2026 Business Planning Priorities for Cross-Functional Product Teams

Published:

November 18, 2022

Updated:

February 24, 2026

2026 Business Planning Priorities for Cross-Functional Product Teams

As your internal teams strategize about product development, marketing efforts, and channel selections for the upcoming year, our team at The Farnsworth Group recommends you make the following measures a priority:

The current economic situation is currently putting a strain on individuals and industries across the United States, which has a direct impact on the housing market and for the manufacturing sector.  

Based on a variety of indicators, 2026 may feel similar to 2025, with incremental growth anticipated in many categories as incomes struggle to keep pace of inflation, disposable income remains low, as rates ease closer to levels that stimulate activity. Gains may once again come from cost increases and less from unit increases.

In order to prepare adequately, both for 2026 and beyond, building products and home improvement manufacturers must gain insight into emerging market trends and the current attitudes and behaviors of customers—both DIY homeowners and industry professionals alike. That will enable your product development, channel, and marketing teams to plan accordingly and make adjustments to account for factors impacting product selection.  It will also equip your teams with the necessary intel to best position your products in annual line reviews.

What to Include in Your 2026 Strategy

As your internal teams strategize about product development, marketing efforts, and channel selections for the upcoming year, our team at The Farnsworth Group recommends you make the following measures a priority:

  • Understanding current demand and what is impacting opportunities
  • Updating your merchandising strategy amid ongoing price sensitivity
  • Focusing on nurturing brand loyalty in a slow growth market
  • Investing in understanding customer usage & attitudes: who is buying, how, where, why

Let's dig deeper into why these four focuses should be core to your go-to-market strategy and the efforts of your teams. 

1. Understand Where Demand is Coming From in 2026 and Beyond

A significant portion of demand is coming from maintenance and repair activities on existing housing stock, and all indicators continue to point towards repair-and-remodel driving building product sales in 2026 as well. 

The current market conditions are still facing a degree of uncertainty such that depending on your product category and customer you may hear a range of views and predictions. Spend enough time, and you'll likely hear various housing market commentators support conflicting cases using similar data. 

So, what should you trust? We look at various market factors, and from those fundamentals, our position has been, and remains, that the existing home market and contractor segment represents opportunity for growth amid new single family construction constraints. 

To begin with, housing demand remains intact. Household formations have slowed in recent months but were relatively strong most of 2025. Slowed growth in household formation is related to affordability challenges. However, the average age of the first-time homebuyer is now 40 years old according to the National Association of Realtors, meaning a large portion of the Millennial generation is yet to hit the median first-time homebuyer age.
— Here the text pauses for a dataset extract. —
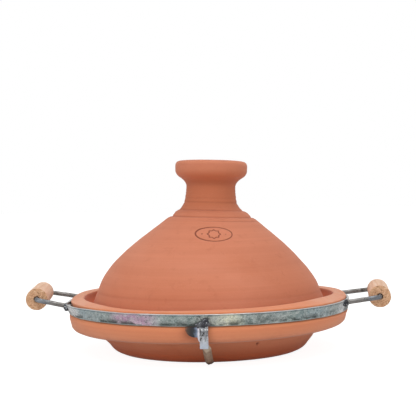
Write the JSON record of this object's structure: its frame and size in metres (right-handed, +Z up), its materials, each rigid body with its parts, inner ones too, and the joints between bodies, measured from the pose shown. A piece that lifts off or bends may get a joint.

Future home buyers are waiting in the wings.  

The National existing supply of resale homes is still only about a four-month supply, relatively constant compared to the past two years, based on data from the U.S. Census Bureau and the National Association of Realtors (NAR), but higher than the two- to three-month lows experienced for much of 2023 and 2024. Inventory remains highly regional or MSA based as we see certain markets with increasing supply and therefore declining home values. 

In contrast, the National supply of new homes is at a roughly seven-month supply, down from the 10-month spike in 2022. Higher new home inventory creates more aggressive tactics to move inventory and may cause builders to defer new starts.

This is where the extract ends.